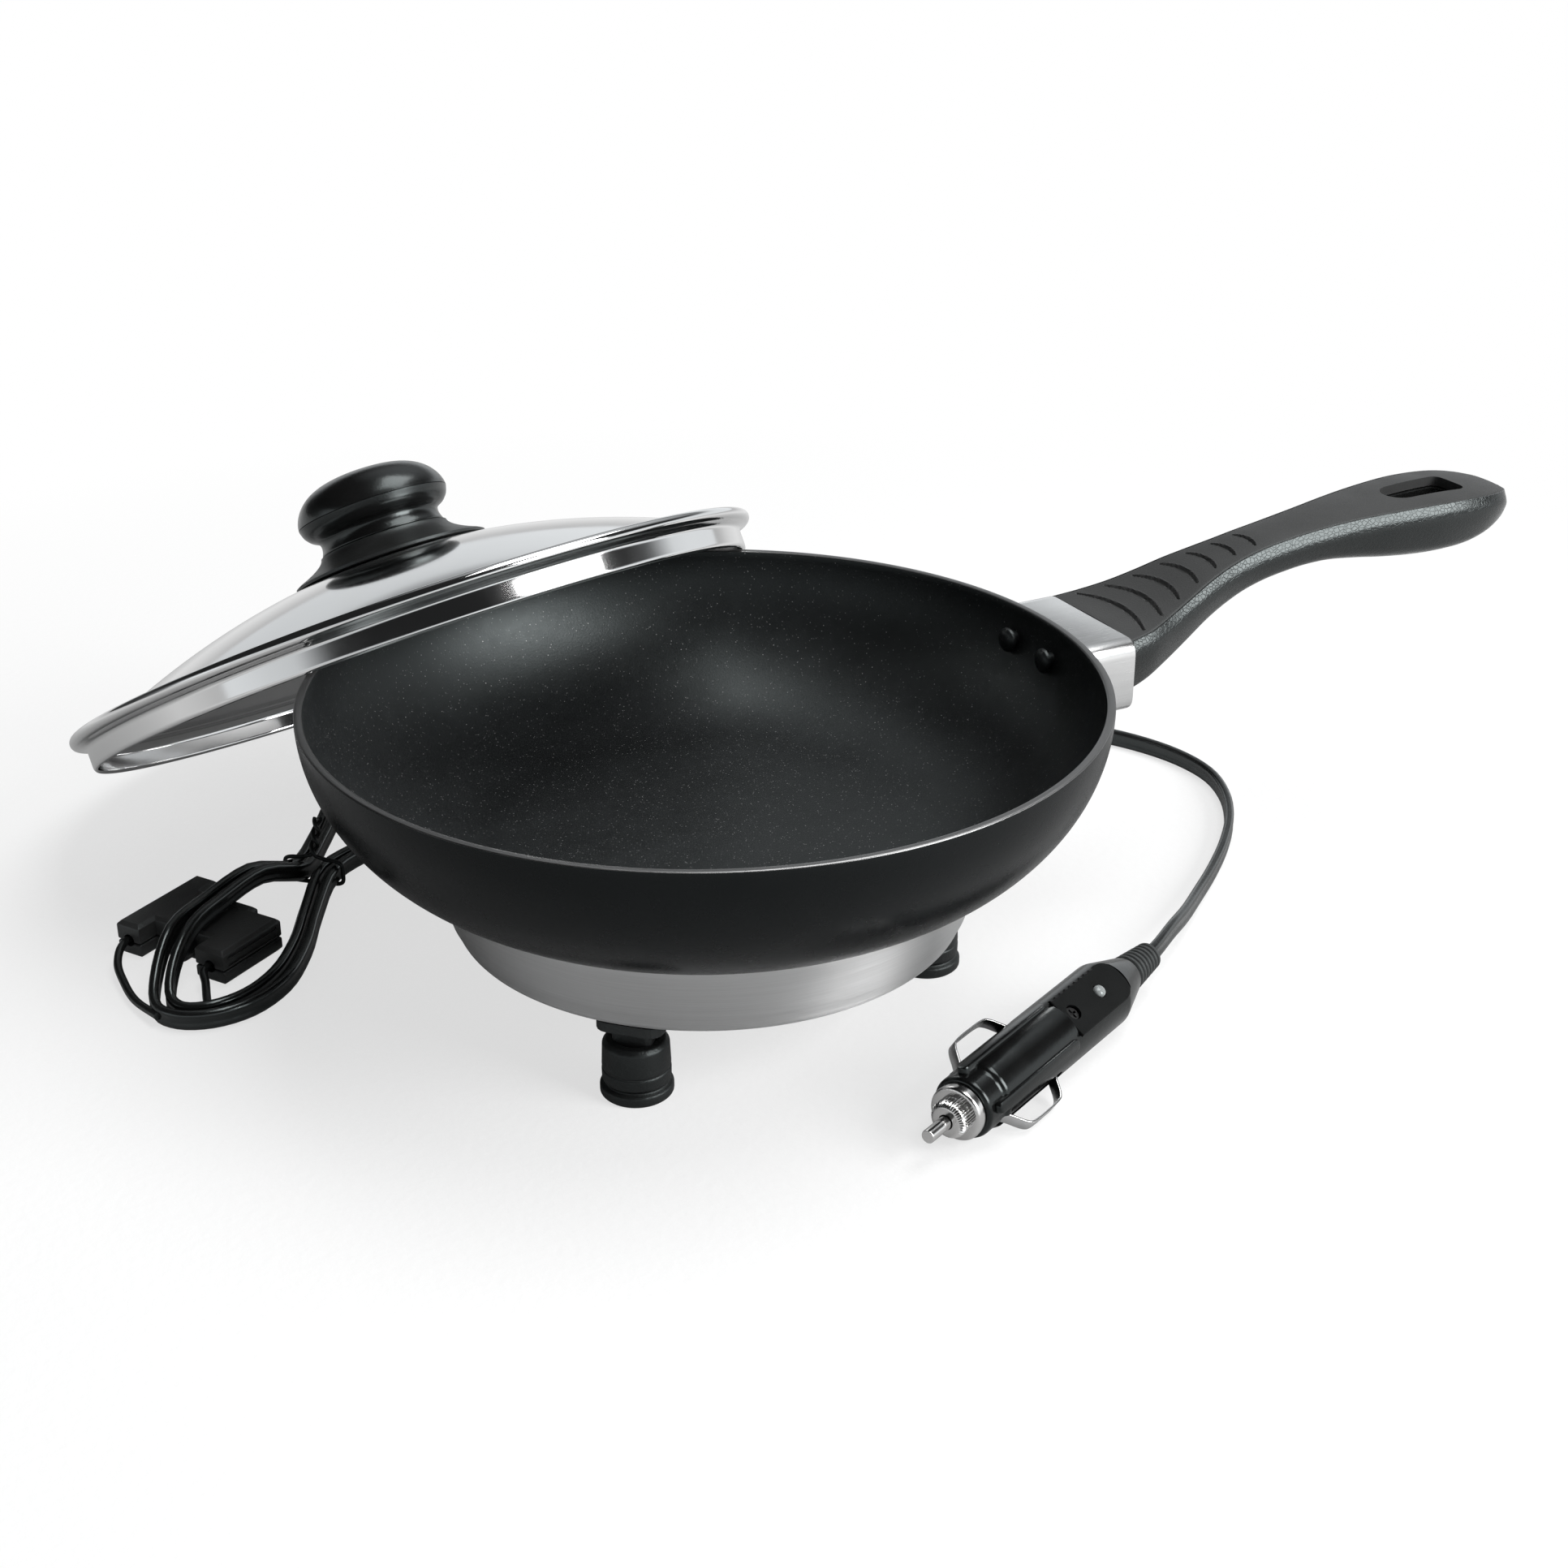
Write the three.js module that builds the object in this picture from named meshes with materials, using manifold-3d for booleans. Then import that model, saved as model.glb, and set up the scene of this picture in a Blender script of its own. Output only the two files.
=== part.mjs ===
// Twelve-volt electric skillet: a deep non-stick pan on a heated base, with a loose domed lid
// leaning on its rim, and a flat twin lead in a tied hank with an inline fuse and a socket plug.
// Millimetres, +Z up. The table is z = 0 and the handle points along +X.

import * as THREE from 'three';
import { mergeVertices } from 'three/addons/utils/BufferGeometryUtils.js';
import Module from 'manifold-3d';

const wasm = await Module();
wasm.setup();

// Shared clearances
const seatGap = 0.3;
const cutOverrun = 2;
const weldTolerance = 0.0001;

// Facets round the large and the middling turned pieces
const panSegments = 44;
const discSegments = 28;
const knobSegments = 24;
const cupSegments = 18;
const smallSegments = 14;
const headSegments = 12;
const holeSegments = 10;
const shankSegments = 8;
const endSegments = 6;
const gripSegments = 4;
const panelSegments = 3;
const plateSegments = 2;
const neckSegments = 1;

// Pan
const rimRadius = 120;
const rimHeight = 98;
const panWall = 2.6;
const rimEdgeRadius = 0.6;
const panBaseHeight = 48;
const panFloor = 4;
const bowlSink = 2.9;
const footCircleRadius = 68;
const bowlFlatMargin = 8;
const bowlFlatRadius = footCircleRadius - bowlFlatMargin;
const bowlDepth = rimHeight - panBaseHeight + bowlSink;
const cookingFlatRadius = 66;
const cookingDepth = rimHeight - panBaseHeight - panFloor;
const bossRadius = 4.6;
const centreBossRadius = 6;
const centreBossDrop = 8;

// Heater housing under the pan
const housingDepth = 22;
const housingFlare = 5.9;
const housingFootMargin = 10.1;
const housingBottomRadius = footCircleRadius + housingFootMargin;
const housingTopRadius = housingBottomRadius + housingFlare;
const housingBottom = panBaseHeight - housingDepth;
const housingSheet = 1;
const housingEdgeRadius = 3;
const flangeMargin = 6;
const housingFlangeRadius = footCircleRadius - flangeMargin;
const coverSheet = 1;
const coverMargin = 5;
const coverRadius = footCircleRadius + coverMargin;
const coverDishRadius = 40;
const coverDishDepth = 2;

// Feet
const footAngles = [101.8, 225.1, 338.4];
const footTopRadius = 10;
const footLipRadius = 10.7;
const footClearance = 8;
const footHeight = housingBottom - footClearance;
const footGrooveHeight = 4.2;
const footGrooveDepth = 0.7;
const footNeckLength = 9;
const footNeckWidth = 12;
const footSocketShare = 0.39;
const footSocketDepth = footHeight * footSocketShare;
const footPlateLength = 16;
const footPlateWidth = 20;
const footPlateThickness = 3;
const footScrewRadius = 1.7;
const footScrewHeadRadius = 3.4;
const footScrewHeadHeight = 2.4;
const footRecessDepth = 4;
const footScrewReach = 8;

// Heater stack, from the pan's base down
const micaMargin = 8;
const micaRadius = footCircleRadius - micaMargin;
const micaThickness = 0.8;
const stackHoleRadius = 7;
const elementThickness = 1.2;
const elementInnerRadius = 14;
const elementMargin = 4;
const elementOuterRadius = micaRadius - elementMargin;
const elementRibbonWidth = 5;
const elementTurns = 3;
const padThickness = 5;
const clampThickness = 1.5;
const clampMargin = 8;
const clampRadius = micaRadius - clampMargin;
const clampRibRadius = 30;
const clampRibHeight = 1.4;
const clampScrewRadius = 2.5;
const clampScrewHeadRadius = 5;
const clampScrewHeadHeight = 3;
const cutoutPlace = new THREE.Vector2(16, -24);
const cutoutRadius = 7.8;
const cutoutHeight = 3.6;
const cutoutTabWidth = 5;
const cutoutTabReach = 15;
const blockLength = 24;
const blockWidth = 12;
const blockHeight = 6.4;
const blockMargin = 14;
const blockRadialPlace = micaRadius - blockMargin;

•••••

■ The exercise ■
Reproduce the full listing exactly.

■ Worked solution ■
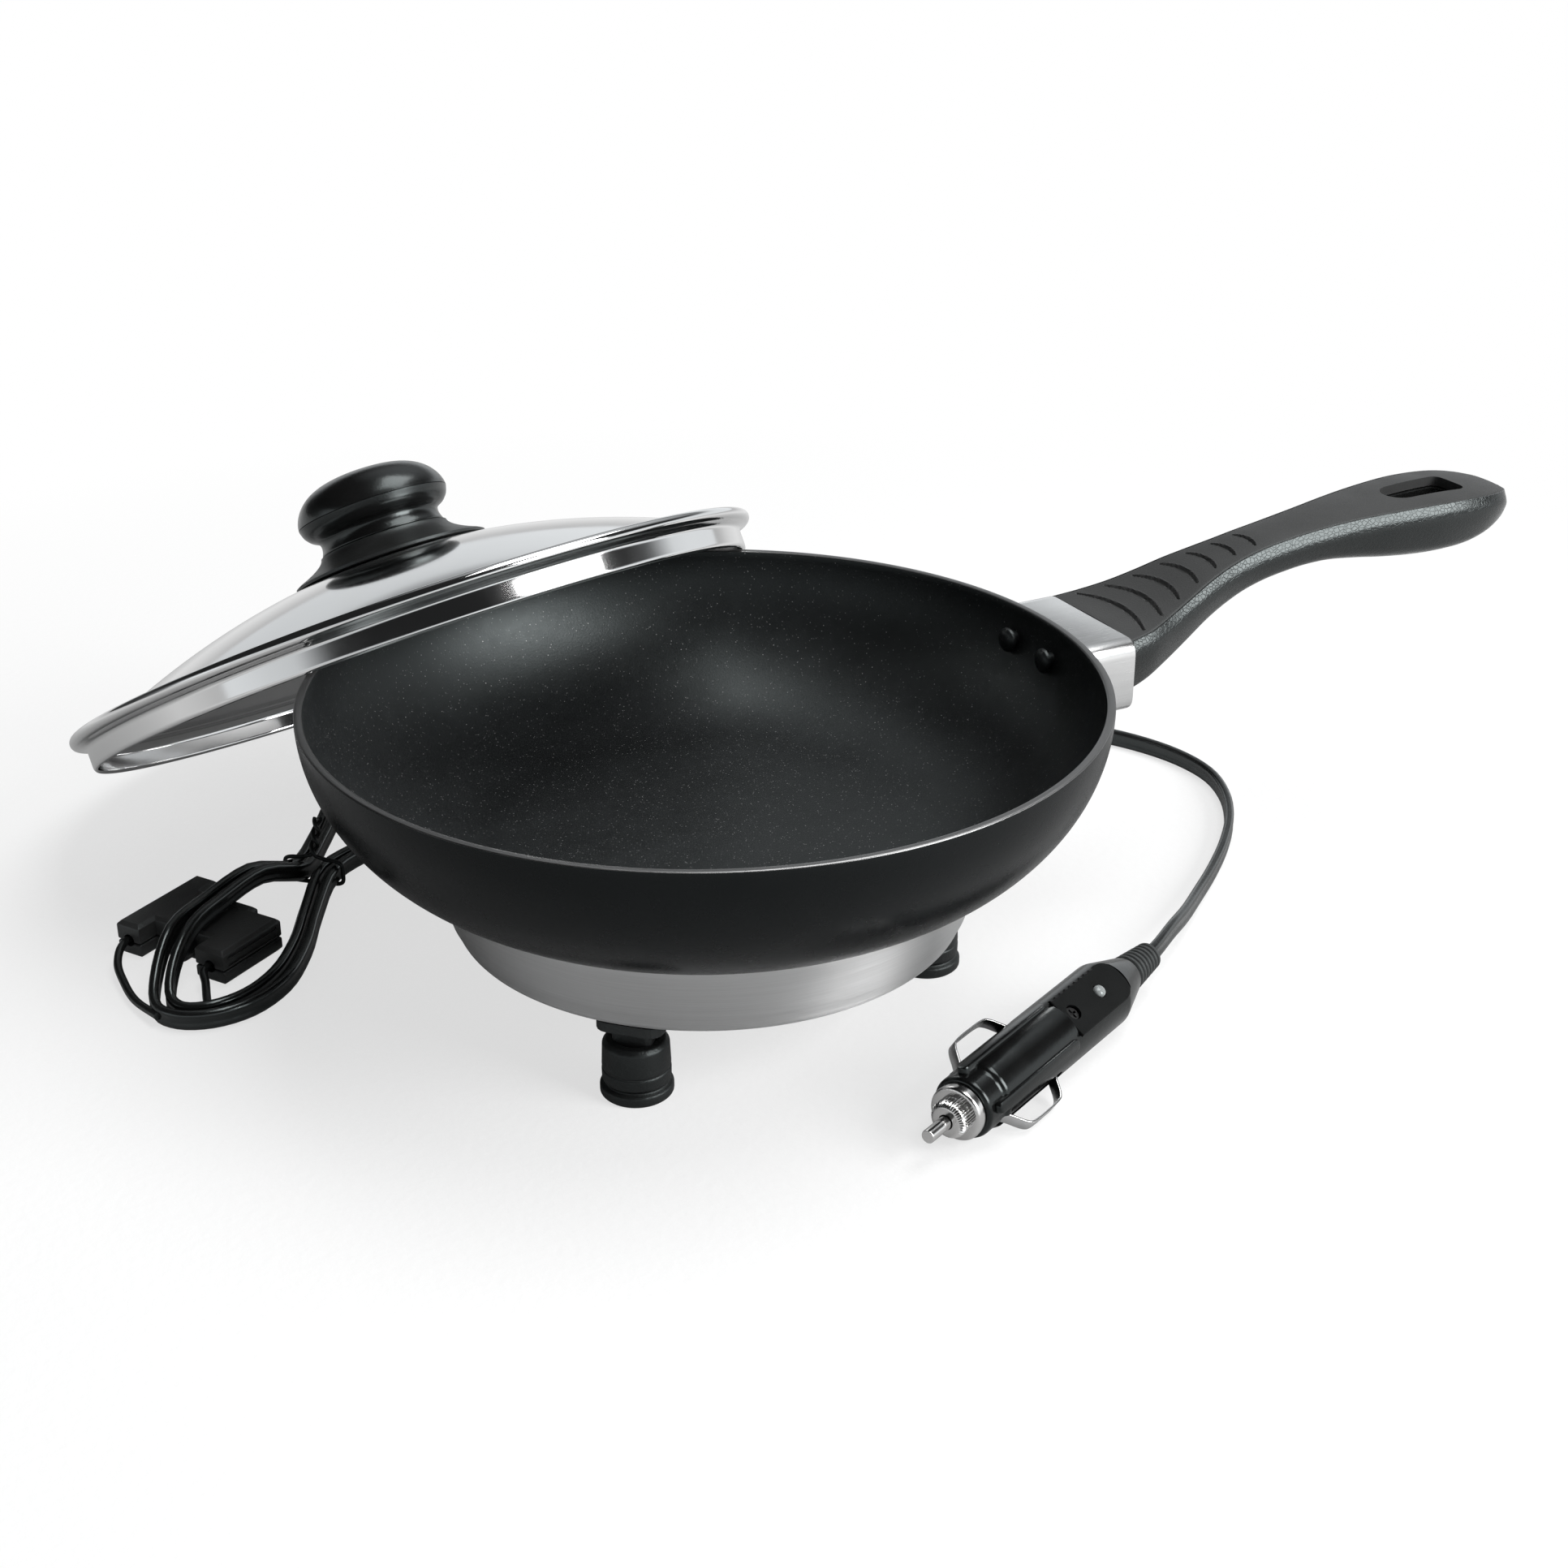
Write the three.js module that builds the object in this picture from named meshes with materials, using manifold-3d for booleans. Then import that model, saved as model.glb, and set up the scene of this picture in a Blender script of its own. Output only the two files.
=== part.mjs ===
// Twelve-volt electric skillet: a deep non-stick pan on a heated base, with a loose domed lid
// leaning on its rim, and a flat twin lead in a tied hank with an inline fuse and a socket plug.
// Millimetres, +Z up. The table is z = 0 and the handle points along +X.

import * as THREE from 'three';
import { mergeVertices } from 'three/addons/utils/BufferGeometryUtils.js';
import Module from 'manifold-3d';

const wasm = await Module();
wasm.setup();

// Shared clearances
const seatGap = 0.3;
const cutOverrun = 2;
const weldTolerance = 0.0001;

// Facets round the large and the middling turned pieces
const panSegments = 44;
const discSegments = 28;
const knobSegments = 24;
const cupSegments = 18;
const smallSegments = 14;
const headSegments = 12;
const holeSegments = 10;
const shankSegments = 8;
const endSegments = 6;
const gripSegments = 4;
const panelSegments = 3;
const plateSegments = 2;
const neckSegments = 1;

// Pan
const rimRadius = 120;
const rimHeight = 98;
const panWall = 2.6;
const rimEdgeRadius = 0.6;
const panBaseHeight = 48;
const panFloor = 4;
const bowlSink = 2.9;
const footCircleRadius = 68;
const bowlFlatMargin = 8;
const bowlFlatRadius = footCircleRadius - bowlFlatMargin;
const bowlDepth = rimHeight - panBaseHeight + bowlSink;
const cookingFlatRadius = 66;
const cookingDepth = rimHeight - panBaseHeight - panFloor;
const bossRadius = 4.6;
const centreBossRadius = 6;
const centreBossDrop = 8;

// Heater housing under the pan
const housingDepth = 22;
const housingFlare = 5.9;
const housingFootMargin = 10.1;
const housingBottomRadius = footCircleRadius + housingFootMargin;
const housingTopRadius = housingBottomRadius + housingFlare;
const housingBottom = panBaseHeight - housingDepth;
const housingSheet = 1;
const housingEdgeRadius = 3;
const flangeMargin = 6;
const housingFlangeRadius = footCircleRadius - flangeMargin;
const coverSheet = 1;
const coverMargin = 5;
const coverRadius = footCircleRadius + coverMargin;
const coverDishRadius = 40;
const coverDishDepth = 2;

// Feet
const footAngles = [101.8, 225.1, 338.4];
const footTopRadius = 10;
const footLipRadius = 10.7;
const footClearance = 8;
const footHeight = housingBottom - footClearance;
const footGrooveHeight = 4.2;
const footGrooveDepth = 0.7;
const footNeckLength = 9;
const footNeckWidth = 12;
const footSocketShare = 0.39;
const footSocketDepth = footHeight * footSocketShare;
const footPlateLength = 16;
const footPlateWidth = 20;
const footPlateThickness = 3;
const footScrewRadius = 1.7;
const footScrewHeadRadius = 3.4;
const footScrewHeadHeight = 2.4;
const footRecessDepth = 4;
const footScrewReach = 8;

// Heater stack, from the pan's base down
const micaMargin = 8;
const micaRadius = footCircleRadius - micaMargin;
const micaThickness = 0.8;
const stackHoleRadius = 7;
const elementThickness = 1.2;
const elementInnerRadius = 14;
const elementMargin = 4;
const elementOuterRadius = micaRadius - elementMargin;
const elementRibbonWidth = 5;
const elementTurns = 3;
const padThickness = 5;
const clampThickness = 1.5;
const clampMargin = 8;
const clampRadius = micaRadius - clampMargin;
const clampRibRadius = 30;
const clampRibHeight = 1.4;
const clampScrewRadius = 2.5;
const clampScrewHeadRadius = 5;
const clampScrewHeadHeight = 3;
const cutoutPlace = new THREE.Vector2(16, -24);
const cutoutRadius = 7.8;
const cutoutHeight = 3.6;
const cutoutTabWidth = 5;
const cutoutTabReach = 15;
const blockLength = 24;
const blockWidth = 12;
const blockHeight = 6.4;
const blockMargin = 14;
const blockRadialPlace = micaRadius - blockMargin;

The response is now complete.